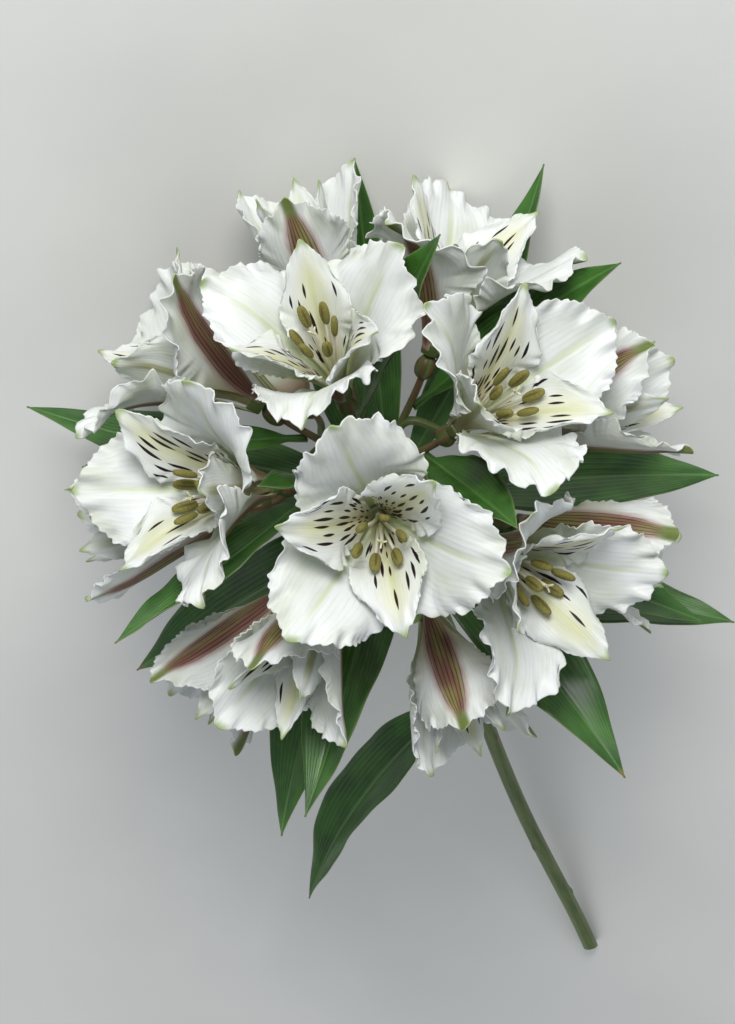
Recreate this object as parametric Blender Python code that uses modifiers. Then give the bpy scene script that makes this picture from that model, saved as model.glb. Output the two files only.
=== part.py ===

──────

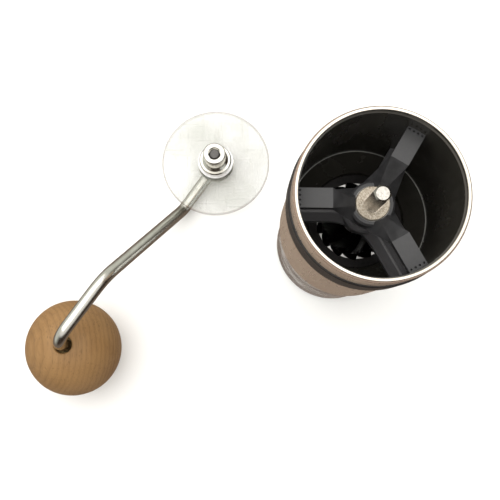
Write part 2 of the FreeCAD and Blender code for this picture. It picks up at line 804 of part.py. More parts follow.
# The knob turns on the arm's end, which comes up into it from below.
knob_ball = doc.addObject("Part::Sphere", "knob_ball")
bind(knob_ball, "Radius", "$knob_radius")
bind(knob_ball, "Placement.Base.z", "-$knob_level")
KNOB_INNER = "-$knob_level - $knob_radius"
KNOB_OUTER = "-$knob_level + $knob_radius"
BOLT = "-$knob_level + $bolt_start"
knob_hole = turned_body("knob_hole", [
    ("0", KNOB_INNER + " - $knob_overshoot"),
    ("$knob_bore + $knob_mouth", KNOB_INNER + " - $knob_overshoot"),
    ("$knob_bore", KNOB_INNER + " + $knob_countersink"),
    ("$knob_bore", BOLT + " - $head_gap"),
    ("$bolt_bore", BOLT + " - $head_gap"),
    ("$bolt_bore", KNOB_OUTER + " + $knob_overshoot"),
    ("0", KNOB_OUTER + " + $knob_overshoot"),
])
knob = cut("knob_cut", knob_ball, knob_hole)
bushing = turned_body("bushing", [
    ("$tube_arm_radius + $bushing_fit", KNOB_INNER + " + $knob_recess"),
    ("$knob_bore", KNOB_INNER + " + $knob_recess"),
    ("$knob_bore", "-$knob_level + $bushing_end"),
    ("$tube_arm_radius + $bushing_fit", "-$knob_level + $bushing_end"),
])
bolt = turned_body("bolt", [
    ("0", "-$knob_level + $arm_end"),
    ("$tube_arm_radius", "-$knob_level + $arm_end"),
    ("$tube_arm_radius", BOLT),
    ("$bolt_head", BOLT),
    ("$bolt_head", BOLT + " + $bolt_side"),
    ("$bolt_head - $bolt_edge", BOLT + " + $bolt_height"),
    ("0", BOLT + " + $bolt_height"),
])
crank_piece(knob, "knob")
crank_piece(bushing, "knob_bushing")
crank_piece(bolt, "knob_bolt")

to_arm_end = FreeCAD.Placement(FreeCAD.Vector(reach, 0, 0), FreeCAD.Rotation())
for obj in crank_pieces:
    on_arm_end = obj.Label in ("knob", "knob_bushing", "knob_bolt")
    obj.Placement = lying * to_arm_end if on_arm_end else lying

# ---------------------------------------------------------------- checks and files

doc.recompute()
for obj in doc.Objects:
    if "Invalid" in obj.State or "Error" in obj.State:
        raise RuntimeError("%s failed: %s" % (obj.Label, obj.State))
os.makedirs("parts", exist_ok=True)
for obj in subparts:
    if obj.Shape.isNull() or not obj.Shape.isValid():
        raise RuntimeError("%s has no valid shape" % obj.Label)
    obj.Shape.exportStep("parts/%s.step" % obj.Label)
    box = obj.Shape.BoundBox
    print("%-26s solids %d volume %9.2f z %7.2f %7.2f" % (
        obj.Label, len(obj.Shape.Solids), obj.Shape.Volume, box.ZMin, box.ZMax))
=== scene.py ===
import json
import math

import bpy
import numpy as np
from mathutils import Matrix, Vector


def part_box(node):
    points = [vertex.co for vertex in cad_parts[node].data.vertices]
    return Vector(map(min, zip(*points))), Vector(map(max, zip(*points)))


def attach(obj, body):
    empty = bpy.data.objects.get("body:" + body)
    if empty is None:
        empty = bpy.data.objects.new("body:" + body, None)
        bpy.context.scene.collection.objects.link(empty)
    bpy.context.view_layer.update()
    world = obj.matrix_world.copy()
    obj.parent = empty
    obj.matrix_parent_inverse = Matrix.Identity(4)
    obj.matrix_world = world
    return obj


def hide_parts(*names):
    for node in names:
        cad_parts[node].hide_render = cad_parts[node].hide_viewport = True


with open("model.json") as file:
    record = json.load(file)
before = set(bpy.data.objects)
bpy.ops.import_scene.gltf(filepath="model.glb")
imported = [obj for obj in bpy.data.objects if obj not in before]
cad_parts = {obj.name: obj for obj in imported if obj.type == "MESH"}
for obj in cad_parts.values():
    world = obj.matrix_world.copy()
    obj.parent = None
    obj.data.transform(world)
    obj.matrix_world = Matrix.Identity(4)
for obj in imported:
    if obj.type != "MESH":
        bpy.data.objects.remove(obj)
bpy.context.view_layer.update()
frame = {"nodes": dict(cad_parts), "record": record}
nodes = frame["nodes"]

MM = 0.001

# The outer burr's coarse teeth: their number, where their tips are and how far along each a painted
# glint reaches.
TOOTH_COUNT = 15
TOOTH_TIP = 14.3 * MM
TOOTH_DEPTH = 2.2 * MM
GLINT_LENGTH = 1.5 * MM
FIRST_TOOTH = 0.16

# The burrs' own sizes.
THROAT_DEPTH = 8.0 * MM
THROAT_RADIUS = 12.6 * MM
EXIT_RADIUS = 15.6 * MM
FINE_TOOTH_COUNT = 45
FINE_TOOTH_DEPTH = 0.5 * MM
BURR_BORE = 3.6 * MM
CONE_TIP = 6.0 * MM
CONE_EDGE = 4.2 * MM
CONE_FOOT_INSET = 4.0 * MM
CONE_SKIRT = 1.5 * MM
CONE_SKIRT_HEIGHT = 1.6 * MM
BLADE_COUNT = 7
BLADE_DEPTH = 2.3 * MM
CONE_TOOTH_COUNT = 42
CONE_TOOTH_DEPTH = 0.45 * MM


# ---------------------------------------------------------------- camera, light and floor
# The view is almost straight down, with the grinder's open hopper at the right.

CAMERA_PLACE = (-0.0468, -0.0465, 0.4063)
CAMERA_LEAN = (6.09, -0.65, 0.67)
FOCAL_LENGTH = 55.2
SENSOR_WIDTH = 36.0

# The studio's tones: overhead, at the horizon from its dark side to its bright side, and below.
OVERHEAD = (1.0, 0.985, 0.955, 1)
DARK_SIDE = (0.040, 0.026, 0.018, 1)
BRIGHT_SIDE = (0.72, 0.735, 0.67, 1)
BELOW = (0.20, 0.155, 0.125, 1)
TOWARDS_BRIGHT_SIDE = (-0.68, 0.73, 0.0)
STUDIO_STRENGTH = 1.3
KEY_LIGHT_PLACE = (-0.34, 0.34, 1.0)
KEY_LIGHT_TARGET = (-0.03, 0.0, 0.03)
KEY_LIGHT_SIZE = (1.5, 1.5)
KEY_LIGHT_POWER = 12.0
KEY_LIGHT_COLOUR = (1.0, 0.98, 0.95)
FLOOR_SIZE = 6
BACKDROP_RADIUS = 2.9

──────

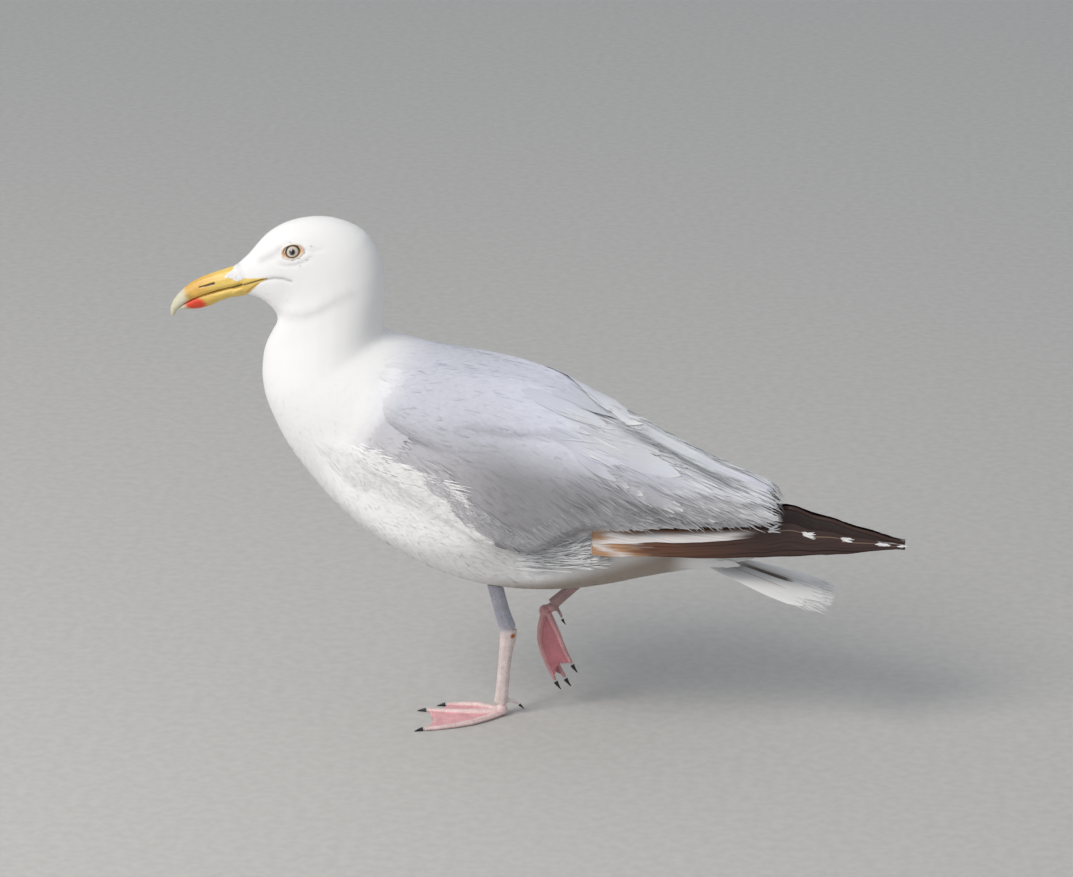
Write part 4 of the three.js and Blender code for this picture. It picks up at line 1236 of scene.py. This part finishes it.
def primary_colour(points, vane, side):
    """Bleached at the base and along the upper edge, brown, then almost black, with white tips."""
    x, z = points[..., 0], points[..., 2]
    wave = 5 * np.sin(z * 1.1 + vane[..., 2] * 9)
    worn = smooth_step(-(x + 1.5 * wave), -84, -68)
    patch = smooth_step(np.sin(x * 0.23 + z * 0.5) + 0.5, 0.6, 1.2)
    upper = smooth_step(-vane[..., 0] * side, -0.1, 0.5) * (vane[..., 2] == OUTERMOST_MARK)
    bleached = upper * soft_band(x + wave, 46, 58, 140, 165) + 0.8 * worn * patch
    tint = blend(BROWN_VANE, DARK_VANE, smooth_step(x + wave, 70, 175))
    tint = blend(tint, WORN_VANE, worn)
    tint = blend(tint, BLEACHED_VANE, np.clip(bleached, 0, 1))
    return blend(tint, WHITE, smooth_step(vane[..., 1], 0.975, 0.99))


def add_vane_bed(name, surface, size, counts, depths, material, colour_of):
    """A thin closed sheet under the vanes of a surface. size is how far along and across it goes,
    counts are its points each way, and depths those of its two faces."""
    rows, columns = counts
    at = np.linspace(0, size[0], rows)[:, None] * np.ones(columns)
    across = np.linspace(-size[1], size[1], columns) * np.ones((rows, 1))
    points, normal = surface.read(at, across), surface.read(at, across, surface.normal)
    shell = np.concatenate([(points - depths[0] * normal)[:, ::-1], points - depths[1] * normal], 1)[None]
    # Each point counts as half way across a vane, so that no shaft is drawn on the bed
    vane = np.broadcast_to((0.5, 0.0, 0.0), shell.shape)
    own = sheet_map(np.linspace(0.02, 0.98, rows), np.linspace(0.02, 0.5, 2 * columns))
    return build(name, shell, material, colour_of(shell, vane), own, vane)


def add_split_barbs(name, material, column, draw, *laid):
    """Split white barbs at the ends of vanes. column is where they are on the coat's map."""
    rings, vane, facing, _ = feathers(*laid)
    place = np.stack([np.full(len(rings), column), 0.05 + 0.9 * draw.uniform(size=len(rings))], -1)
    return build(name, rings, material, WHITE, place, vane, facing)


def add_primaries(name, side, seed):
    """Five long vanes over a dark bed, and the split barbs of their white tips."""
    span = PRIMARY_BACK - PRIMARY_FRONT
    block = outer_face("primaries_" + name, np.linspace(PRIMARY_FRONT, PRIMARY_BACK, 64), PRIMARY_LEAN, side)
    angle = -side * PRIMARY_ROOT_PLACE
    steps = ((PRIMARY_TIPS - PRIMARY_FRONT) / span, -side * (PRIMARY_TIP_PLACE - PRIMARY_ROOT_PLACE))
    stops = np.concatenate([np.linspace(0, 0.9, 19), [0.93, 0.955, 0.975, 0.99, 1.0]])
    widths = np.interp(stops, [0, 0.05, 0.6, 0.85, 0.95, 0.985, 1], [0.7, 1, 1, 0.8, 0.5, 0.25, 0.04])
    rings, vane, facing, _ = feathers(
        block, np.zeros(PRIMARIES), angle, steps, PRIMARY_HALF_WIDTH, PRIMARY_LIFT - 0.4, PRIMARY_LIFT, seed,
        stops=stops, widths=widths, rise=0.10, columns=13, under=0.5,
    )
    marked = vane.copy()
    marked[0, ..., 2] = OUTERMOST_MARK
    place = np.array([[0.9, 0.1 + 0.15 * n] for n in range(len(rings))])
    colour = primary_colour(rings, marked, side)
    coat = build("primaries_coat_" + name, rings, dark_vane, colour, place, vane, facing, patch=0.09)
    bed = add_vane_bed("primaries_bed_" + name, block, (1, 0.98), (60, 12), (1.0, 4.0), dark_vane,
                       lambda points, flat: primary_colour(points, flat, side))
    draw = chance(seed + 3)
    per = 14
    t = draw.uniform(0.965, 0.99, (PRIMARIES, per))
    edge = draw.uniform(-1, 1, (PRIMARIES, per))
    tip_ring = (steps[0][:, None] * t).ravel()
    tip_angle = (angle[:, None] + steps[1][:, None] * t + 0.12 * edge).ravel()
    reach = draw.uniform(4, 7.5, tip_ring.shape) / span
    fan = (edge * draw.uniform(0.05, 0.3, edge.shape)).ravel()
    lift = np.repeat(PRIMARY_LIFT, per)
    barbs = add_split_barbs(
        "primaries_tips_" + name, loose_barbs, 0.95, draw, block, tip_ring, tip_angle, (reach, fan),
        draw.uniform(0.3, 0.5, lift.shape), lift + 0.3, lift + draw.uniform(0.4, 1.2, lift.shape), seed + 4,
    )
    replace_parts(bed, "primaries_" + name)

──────

*Given task*: Return the lines from the line with "checks and files" through the line with "if empty is", inclusive, exactly as they stand, and nothing else.

*Answer to this exercise*:
# ---------------------------------------------------------------- checks and files

doc.recompute()
for obj in doc.Objects:
    if "Invalid" in obj.State or "Error" in obj.State:
        raise RuntimeError("%s failed: %s" % (obj.Label, obj.State))
os.makedirs("parts", exist_ok=True)
for obj in subparts:
    if obj.Shape.isNull() or not obj.Shape.isValid():
        raise RuntimeError("%s has no valid shape" % obj.Label)
    obj.Shape.exportStep("parts/%s.step" % obj.Label)
    box = obj.Shape.BoundBox
    print("%-26s solids %d volume %9.2f z %7.2f %7.2f" % (
        obj.Label, len(obj.Shape.Solids), obj.Shape.Volume, box.ZMin, box.ZMax))
=== scene.py ===
import json
import math

import bpy
import numpy as np
from mathutils import Matrix, Vector


def part_box(node):
    points = [vertex.co for vertex in cad_parts[node].data.vertices]
    return Vector(map(min, zip(*points))), Vector(map(max, zip(*points)))


def attach(obj, body):
    empty = bpy.data.objects.get("body:" + body)
    if empty is None:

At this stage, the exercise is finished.